とは言いつつ、別に水素自体に色がついているわけではありません。
水素は無色透明で、無臭です。
グレー色の水素はないし、青い水素も、緑の水素もありません。
水素の色とは何なのかというと。
製造過程を表す色彩
どのようにして『水素』を作り出しているか、を色で表しているんですね。
色の付け方も「なるほどなぁ」と思うチョイス。
せっかくなので、簡単に説明していきましょう。
グレー水素
こちらは『化石燃料』を使った製造方法で、大量の二酸化炭素(CO2)が大気中に排出されます。
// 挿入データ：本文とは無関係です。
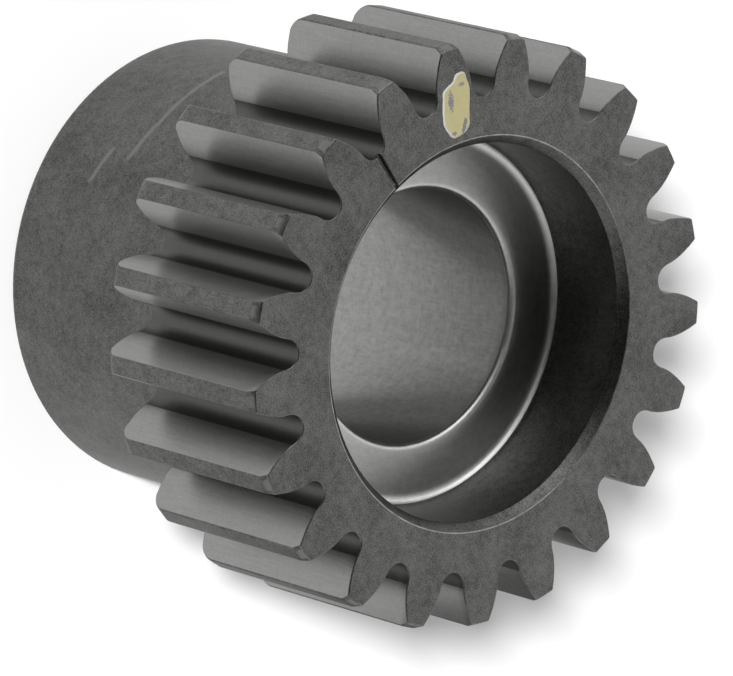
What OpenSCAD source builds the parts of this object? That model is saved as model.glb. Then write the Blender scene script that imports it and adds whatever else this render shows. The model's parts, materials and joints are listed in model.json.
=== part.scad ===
// Timing pinion: spur teeth and a plain hub turned and cut from one steel blank.
// The pinion stands on the end of its hub at z = 0, with the toothed face up.
// The axis is Z, and +X points along the timing groove in the toothed face.

/* [Teeth] */
// Number of teeth
teeth = 21; // [19:1:32]
// Pitch diameter, which has sixteen teeth to the inch
pitch_d = 33.34; // [31:0.02:60]
// Pressure angle of the rack that cuts the teeth
pressure_angle = 20; // [18.5:0.5:21]
// Height of a tooth above the pitch circle, in modules
addendum_modules = 1; // [0.8:0.01:1.1]
// Depth of a gap below the pitch circle, in modules
dedendum_modules = 1.27; // [1.2:0.01:1.3]
// Tip radius of the rack, which leaves the round root, in modules
rack_tip_modules = 0.42; // [0.2:0.01:0.42]
// Length of the teeth along the axis
tooth_len = 13.7; // [8:0.1:30]
// Chamfer on the tips at the toothed face, along the axis
tip_chamfer_len = 0.6; // [0.2:0.05:1.5]
// The same chamfer, across the radius
tip_chamfer_drop = 0.25; // [0.1:0.05:0.8]
// Radius that rounds the tips at the back of the teeth
tip_round = 0.9; // [0.2:0.05:1.2]

/* [Hub] */
// Diameter of the plain hub
hub_d = 28; // [24:0.1:29]
// Length of the hub past the teeth
hub_len = 14.4; // [4:0.1:40]
// Radius of the rounded edge at the hub's end
hub_round = 0.5; // [0.2:0.05:1.2]
// Fillet where the hub meets the back of the teeth
shoulder_fillet = 0.4; // [0.2:0.05:0.5]

/* [Counterbore] */
// Diameter of the counterbore in the toothed end
recess_d = 23.3; // [19:0.1:24.5]
// Depth of the counterbore
recess_depth = 6.15; // [3:0.05:11]
// Chamfer at the mouth of the counterbore
mouth_chamfer = 0.55; // [0.2:0.05:1]
// Fillet at the bottom of the counterbore
floor_fillet = 0.7; // [0.2:0.05:1.2]

/* [Bore] */
// Diameter of the bore for the shaft
bore_d = 15.88; // [10:0.02:18]
// Edge break where the bore leaves the floor of the counterbore
bore_chamfer_in = 0.4; // [0.1:0.05:0.6]
// Chamfer where the bore leaves the hub's end
bore_chamfer_out = 0.5; // [0.2:0.05:1]
// Width of the keyway
keyway_w = 4.76; // [3:0.01:6]
// Depth of the keyway past the wall of the bore
keyway_depth = 2.2; // [1:0.1:3]

/* [Timing marks] */
// Width of the timing groove in the toothed face
groove_w = 0.34; // [0.2:0.02:1]
// Depth of the timing groove
groove_depth = 0.4; // [0.2:0.05:1]
// Length of the paint daub, out along its tooth
daub_len = 3.9; // [2:0.1:4.2]
// Width of the paint daub
daub_w = 2.4; // [1:0.1:2.6]
// Thickness of the dried paint
daub_t = 0.1; // [0.05:0.05:0.3]
// Distance from the tips of the teeth to the far end of the daub
daub_gap = 1.76; // [1.2:0.02:2.4]
// Radius that rounds the corners of the daub
daub_round = 0.15; // [0.1:0.05:0.25]

/* [Hidden] */

// Module: the pitch diameter that each tooth takes
tooth_module = pitch_d / teeth;
pitch_r = pitch_d / 2;
base_r = pitch_r * cos(pressure_angle);
tip_r = pitch_r + addendum_modules * tooth_module;
root_r = pitch_r - dedendum_modules * tooth_module;
total_len = hub_len + tooth_len;
floor_z = total_len - recess_depth;
hub_r = hub_d / 2;
recess_r = recess_d / 2;
bore_r = bore_d / 2;
mouth_r = recess_r + mouth_chamfer;

// The rack's tip: its radius, and its centre from the middle of a gap and below the pitch line
rack_tip_r = rack_tip_modules * tooth_module;
rack_tip_depth = (dedendum_modules - rack_tip_modules) * tooth_module;
rack_tip_x = PI * tooth_module / 4 - dedendum_modules * tooth_module * tan(pressure_angle)
    - rack_tip_r * (1 - sin(pressure_angle)) / cos(pressure_angle);

// How far the rack rolls while its round tip cuts the root, in degrees of pinion
roll_start = -rack_tip_x / pitch_r * 180 / PI;
roll_end = (rack_tip_depth / tan(pressure_angle) - rack_tip_x) / pitch_r * 180 / PI;
root_steps = 9;
flank_steps = 8;

// Room that a cutter takes past the surface it opens
overrun = 0.8;

// The daub lies on the tooth that stands this many pitches clockwise of the timing groove
daub_pitches = 1.5;

// Corners of the daub as shares of its width and length, from the middle of its near end.
// The side with the nick lies away from the timing groove.
daub_shape = [
    [0.10, 0], [0.08, 0.12], [0.18, 0.23], [0.40, 0.23], [0.42, 0.48], [0.50, 0.70],
    [0.42, 0.98], [0.16, 1], [0.03, 0.89], [-0.22, 0.83], [-0.40, 0.76], [-0.50, 0.34],
    [-0.36, 0.10], [-0.20, 0]
];

// A quarter of a circle per corner stays smooth at this count
$fn = 96;

function involute_deg(a) = tan(a) * 180 / PI - a;

// Half of a gap's angle at radius r, where the flank is an involute
function gap_half_angle(r) =
    90 / teeth - involute_deg(pressure_angle) + involute_deg(acos(base_r / r));

// Point of the root that the rack's round tip leaves when the pinion has rolled by a degrees.
// The middle of the gap is on the Y axis.
function root_point(a) =
    let (
        centre = [rack_tip_x + pitch_r * a * PI / 180, pitch_r - rack_tip_depth],
        from_pitch = centre - [0, pitch_r],
        cut = centre + rack_tip_r * from_pitch / norm(from_pitch)
    )
    [cos(a) * cut.x - sin(a) * cut.y, sin(a) * cut.x + cos(a) * cut.y];

// Points of one side of a gap, from the middle of the root out past the tips
function root_side() = [
    for (i = [0 : root_steps]) root_point(roll_start + (roll_end - roll_start) * i / root_steps)
];
function flank_side() =
    let (
        r_first = norm(root_point(roll_end)),
        u_first = sqrt(pow(r_first / base_r, 2) - 1),
        u_last = sqrt(pow((tip_r + overrun) / base_r, 2) - 1)
    )
    [
        for (i = [1 : flank_steps])
            let (
                u = u_first + (u_last - u_first) * i / flank_steps,
                r = base_r * sqrt(1 + u * u),
                a = gap_half_angle(r)
            )
            [r * sin(a), r * cos(a)]
    ];
function mirrored(points) = [for (i = [len(points) - 1 : -1 : 0]) [-points[i].x, points[i].y]];

// Outline of the gap between two teeth, with its middle on the Y axis
module gap_outline() {
    side = concat(root_side(), flank_side());
    polygon(concat(side, mirrored(side)));
}

// Half of the turned blank, as radius and height
module blank_section() {
    difference() {
        union() {
            polygon([
                [bore_r + bore_chamfer_out, 0],
                [hub_r, 0],
                [hub_r, hub_len],
                [tip_r - tip_round, hub_len],
                [tip_r, hub_len + tip_round],
                [tip_r, total_len - tip_chamfer_len],
                [tip_r - tip_chamfer_drop, total_len],
                [mouth_r, total_len],
                [recess_r, total_len - mouth_chamfer],
                [recess_r, floor_z],
                [bore_r + bore_chamfer_in, floor_z],
                [bore_r, floor_z - bore_chamfer_in],
                [bore_r, bore_chamfer_out]
            ]);
            translate([tip_r - tip_round, hub_len + tip_round]) circle(r = tip_round);
            translate([hub_r, hub_len - shoulder_fillet]) square(shoulder_fillet);
            translate([recess_r - floor_fillet, floor_z]) square(floor_fillet);
        }
        difference() {
            translate([hub_r - hub_round, 0]) square(hub_round);
            translate([hub_r - hub_round, hub_round]) circle(r = hub_round);
        }
        translate([hub_r + shoulder_fillet, hub_len - shoulder_fillet]) circle(r = shoulder_fillet);
        translate([recess_r - floor_fillet, floor_z + floor_fillet]) circle(r = floor_fillet);
    }
}

// Every gap between the teeth, with one of them on the +X axis
module tooth_gaps() {
    for (i = [0 : teeth - 1])
        rotate(i * 360 / teeth - 90)
            translate([0, 0, hub_len - overrun])
                linear_extrude(height = tooth_len + 2 * overrun)
                    gap_outline();
}

// Slot in the wall of the bore, right through, in line with the timing groove
module keyway() {
    translate([0, -keyway_w / 2, -overrun])
        cube([bore_r + keyway_depth, keyway_w, floor_z + 2 * overrun]);
}

// Groove in the toothed face, from the root of a gap in to the counterbore
module timing_groove() {
    translate([recess_r - overrun, -groove_w / 2, total_len - groove_depth])
        cube([root_r - recess_r + 2 * overrun, groove_w, groove_depth + overrun]);
}

module pinion() {
    color([0.36, 0.36, 0.35])
        difference() {
            rotate_extrude() blank_section();
            tooth_gaps();
            keyway();
            timing_groove();
        }
}

// Outline of the daub, with the middle of its tooth on the Y axis. It ends at the edge of the steel.
module daub_outline() {
    difference() {
        translate([0, tip_r - daub_gap - daub_len])
            offset(r = daub_round)
                offset(delta = -daub_round)
                    polygon([for (p = daub_shape) [p.x * daub_w, p.y * daub_len]]);
        circle(r = mouth_r);
        for (side = [-1, 1])
            rotate(side * 180 / teeth)
                gap_outline();
    }
}

// Dried paint on the toothed face
module paint_mark() {
    color([0.75, 0.70, 0.47])
        rotate(-daub_pitches * 360 / teeth - 90)
            translate([0, 0, total_len])
                linear_extrude(height = daub_t)
                    daub_outline();
}

pinion();
paint_mark();
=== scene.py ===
import json
import math

import bmesh
import bpy
from mathutils import Matrix, Vector, geometry, noise


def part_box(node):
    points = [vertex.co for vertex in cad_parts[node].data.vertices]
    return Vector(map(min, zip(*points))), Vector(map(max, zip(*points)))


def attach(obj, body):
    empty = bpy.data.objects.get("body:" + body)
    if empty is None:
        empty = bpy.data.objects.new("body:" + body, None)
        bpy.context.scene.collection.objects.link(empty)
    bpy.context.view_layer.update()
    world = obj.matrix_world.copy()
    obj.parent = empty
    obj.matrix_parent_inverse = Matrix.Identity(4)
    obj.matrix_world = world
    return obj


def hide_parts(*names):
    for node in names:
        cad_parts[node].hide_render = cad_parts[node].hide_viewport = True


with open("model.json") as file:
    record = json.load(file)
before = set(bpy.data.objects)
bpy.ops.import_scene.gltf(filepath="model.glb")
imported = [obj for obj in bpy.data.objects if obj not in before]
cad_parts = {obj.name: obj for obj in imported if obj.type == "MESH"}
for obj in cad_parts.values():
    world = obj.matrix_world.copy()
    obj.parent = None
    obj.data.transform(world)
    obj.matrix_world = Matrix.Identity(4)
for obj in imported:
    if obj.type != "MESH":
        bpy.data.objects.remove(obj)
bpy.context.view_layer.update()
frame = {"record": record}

# Every size below is in millimetres, and every angle in radians
MM = 0.001

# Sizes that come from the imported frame. A tooth stands on -X, so the box gives the tips' radius.
mounts = {mount["name"]: mount for mount in frame["record"]["mounts"]}
low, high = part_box("pinion")
total_len = high.z / MM
tip_r = -low.x / MM
bore_r = mounts["shaft_bore"]["dims"]["r_mm"]
recess_r = mounts["nut_recess"]["dims"]["r_mm"]
floor_z = mounts["recess_floor"]["pos_m"][2] / MM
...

現在製造されている水素の95%は、このグレー水素だそうです。
水素はクリーンエネルギーだと思われがちですが、案外『環境負荷が高い』エネルギーだったりするんですね。
ブルー水素
基本はグレー水素と同じ。
ただ発生する二酸化炭素を回収・貯留して排出させないので、グレー水素に比べて環境に優しい製造方法です。
清浄化の意味を込めて『ブルー』が付けられました。
グリーン水素
こちらはまったく変わって、
太陽光や風力など再生可能なエネルギーを使って、水を電気分解して水素を得る方法。
環境に優しい自然由来の方法なので『グリーン』が使われています。
ターコイズ水素
プラズマなどを使った直接熱分解方式で、天然ガスから水素を取り出す方法。
炭素は個体として算出されて、二酸化炭素として排出されません。
高温反応炉には再生可能エネルギーを使うので、ブルーとグリーンの中間的な立ち位置で『ターコイズ』に。
イエロー水素
原子力発電を使った方法。
二酸化炭素は出さないですが、核廃棄物ができてしまう製造方法です。
原発の燃料であるイエローケーキから『イエロー』の名が付けられています。
他にも『パープル』や『ピンク』と言われることもあります。
太陽光のエネルギーだけを使ったグリーン水素を『イエロー水素』ということもあるそうです。この場合は、太陽光のイメージからですね。
ブラウン水素
石炭(褐炭)を使った方法で、グレー水素とほぼ同じ。
なんなら二酸化炭素の排出量はグレーよりも多めです。
褐炭の色から『ブラウン』の名前が取られています。
ホワイト水素
他の製品の生産過程で、副産物として出来た水素のこと。
白はその色彩心理から、グリーンよりクリーンな印象を感じるかもですが、ただただ『目的にしてなかったけど、できちゃった水素』という意味合いで使われています。
フォーカスされていないのが『空白=白』で表されるのは面白いな感じました。
納得の色付け
ということで、水素と色を見てきましたが、
内容を見てみると、結構納得の配色だなと感じました。
面白いのが、暖色が黄色だけで『赤、オレンジ』といった色がないこと。
(赤・オレンジは火のイメージなので、二酸化炭素発生→結果グレーにまとめられそう)
物体色ではなくて、概念的な色というのも面白いところですね。
普段触れていない世界の色彩だったので、より新鮮に感じられたも良い発見でした。
色々な分野にアンテナ張ると、新しい色彩と出逢えるので、たくさんつまみ食いしていきたいですね。